Ia menambahkan, pemangkasan BI-Rate sudah harus dilaksanakan mengingat adanya pergeseran urgensi untuk mendorong pertumbuhan ekonomi Indonesia. Selain itu, langkah serupa juga telah diambil oleh negara tetangga seperti India dan Malaysia yang telah menurunkan suku bunga.

Dampak Penurunan BI-Rate: Rupiah Menguat dan IHSG Melesat 

Fakhrul memandang, untuk memperkuat rupiah, perlu adanya ekspektasi perbaikan ekonomi melalui dorongan kebijakan moneter dan fiskal. Ia meyakini bahwa apabila BI-Rate dipangkas dan belanja pemerintah meningkat, maka arus modal akan kembali masuk ke Indonesia, yang pada gilirannya akan memperkuat nilai tukar rupiah.

Berdasarkan perkiraannya, rupiah berpotensi menguat hingga ke level Rp15.500 per dolar AS pada tahun ini. Tidak hanya itu, Indeks Harga Saham Gabungan (IHSG) juga diperkirakan bisa mencapai level 7.750 pada akhir tahun ini.

Proyeksi positif ini didukung oleh kesepakatan tarif dagang, potensi penurunan BI-Rate, serta perbaikan ekonomi pada paruh kedua tahun 2025. Menurut proyeksi Trimegah Sekuritas, sektor yang terkait metal dan konsumer akan menjadi unggulan pada paruh kedua tahun ini.

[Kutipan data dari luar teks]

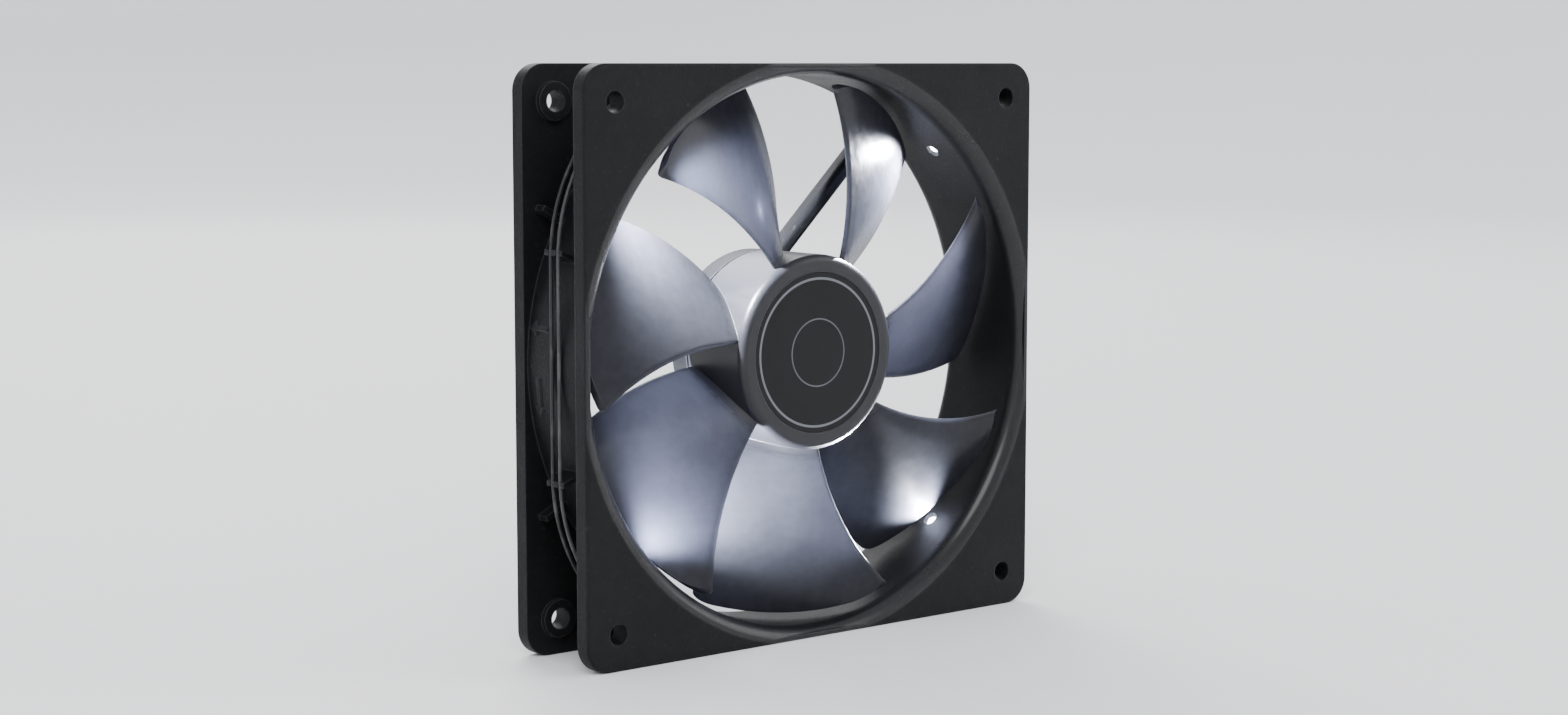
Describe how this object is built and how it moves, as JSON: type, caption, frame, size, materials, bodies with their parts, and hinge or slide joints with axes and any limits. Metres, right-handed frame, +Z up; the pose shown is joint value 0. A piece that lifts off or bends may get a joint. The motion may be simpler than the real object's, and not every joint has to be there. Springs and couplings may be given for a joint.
{
  "type": "case fan",
  "caption": "Square-framed axial computer case fan with a round duct, swept translucent blades on a central motor hub, rear struts and corner LEDs that light the blades.",
  "frame": {"origin": "centre of the frame, on the rotor's axis and halfway through its depth", "axes": "+Y along the rotor's axis, the way the air flows, towards the exhaust side with the struts; -Y is the intake side; +Z up, along a side of the frame; +X along the other side, to the right seen from the intake side"},
  "size_m": [0.12, 0.025, 0.12],
  "materials": {
    "frame_plastic": "black moulded plastic, finely textured",
    "smoke_plastic": "smoke-grey translucent moulded plastic",
    "led_lens": "water-clear epoxy, lit cool white",
    "steel": "ground steel",
    "yoke_steel": "zinc-plated deep-drawn steel",
    "brass": "turned brass",
    "bronze": "sintered oil-filled bronze",
    "magnet": "bonded ferrite",
    "lamination": "stacked electrical-steel sheets",
    "bobbin": "natural nylon",
    "copper": "enamelled copper wire",
    "board": "green solder mask on glass-fibre board",
    "component": "black moulded epoxy",
    "can": "drawn aluminium can",
    "solder": "tinned",
    "washer_plastic": "natural nylon",
    "seal_rubber": "black rubber",
    "wire_grey": "dark grey wire insulation",
    "wire_black": "black wire insulation",
    "label": "blank satin silver label",
    "hub_label": "blank satin black label"
  },
  "bodies": {
    "housing": {"frame": "frame_plastic", "bearing_tube": "brass", "sleeve_bearing": "bronze", "oil_seal": "seal_rubber", "thrust_pad": "washer_plastic", "end_plug": "seal_rubber", "stator_core": "lamination", "insulator_front": "bobbin", "insulator_rear": "bobbin", "winding_pins": "solder", "circuit_board": "board", "driver_chip": "component", "capacitor": "can", "diode": "component", "chip_resistors": "component", "solder_pads": "solder", "led_legs": "solder", "led_sleeves": "seal_rubber", "led_loom_positive": "wire_grey", "led_loom_negative": "wire_black", "led_feed_positive": "wire_grey", "led_feed_negative": "wire_black", "base_label": "label", "coil_1": "copper", "led_1": "led_lens", "coil_2": "copper", "led_2": "led_lens", "coil_3": "copper", "led_3": "led_lens", "coil_4": "copper", "led_4": "led_lens"},
    "rotor": {"impeller": "smoke_plastic", "rotor_yoke": "yoke_steel", "rotor_magnet": "magnet", "shaft_boss": "brass", "shaft": "steel", "front_washer": "washer_plastic", "rear_washer": "washer_plastic", "retaining_ring": "washer_plastic", "hub_label": "hub_label"}
  },
  "joints": [
    {"name": "rotor_spin", "type": "hinge", "parent": "housing", "child": "rotor", "pos_m": [0, 0, 0], "axis": [0, -1, 0], "continuous": true}
  ]
}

Seperti diketahui, Presiden AS Donald Trump sebelumnya menyatakan bahwa tarif impor senilai 19 persen akan diberlakukan terhadap produk-produk Indonesia yang masuk ke AS. Penetapan tarif ini merupakan hasil negosiasi langsung antara Trump dengan Presiden RI Prabowo Subianto.

Baca Juga: Gubernur Bank Indonesia Ramal AS Resesi di 2026

Selain penetapan nilai tarif, kesepakatan yang diklaim Trump juga mencakup komitmen Indonesia untuk membeli energi dari AS senilai 15 miliar dolar AS dan produk agrikultur senilai sebesar 4,5 miliar dolar AS. Trump juga menyebutkan adanya komitmen Indonesia untuk membeli 50 pesawat Boeing baru, yang sebagian besar merupakan Boeing 777, meskipun rincian maskapai atau pihak pembeli belum disebutkan.

Fakhrul menilai kesepakatan dagang ini merupakan hal yang sangat baik bagi Indonesia. Tarif 19 persen yang dikenakan AS dinilai lebih rendah dibandingkan dengan negara tetangga seperti Malaysia (25 persen), Vietnam (20 persen dan 40 persen untuk transhipment), serta Thailand (36 persen). "Di tengah dunia yang volatil seperti saat ini, adanya kesepakatan ini menjadi angin segar," kata Fakhrul.

Menurutnya, hal yang lebih penting bukan sekadar besaran tarif, melainkan pengakuan dan pernyataan dari pemerintah AS terhadap posisi tawar Indonesia. Posisi Indonesia yang kaya akan mineral tanah jarang, tembaga, dan mineral lainnya menunjukkan kekuatan posisi tawar strategis Indonesia di mata global. Sumber daya inilah, catat Fakhrul, yang nantinya akan menjadi posisi tawar penting di masa mendatang. Ia menambahkan, tarif yang lebih rendah dibandingkan negara tetangga ini akan menjadi momentum emas untuk mengembangkan kawasan industri dan menarik investasi asing ke Indonesia.

Fakhrul memperkirakan selisih tarif antara Indonesia dan negara lain seharusnya dapat memindahkan investasi sebesar 200-300 juta dolar AS dalam satu hingga dua tahun ke depan.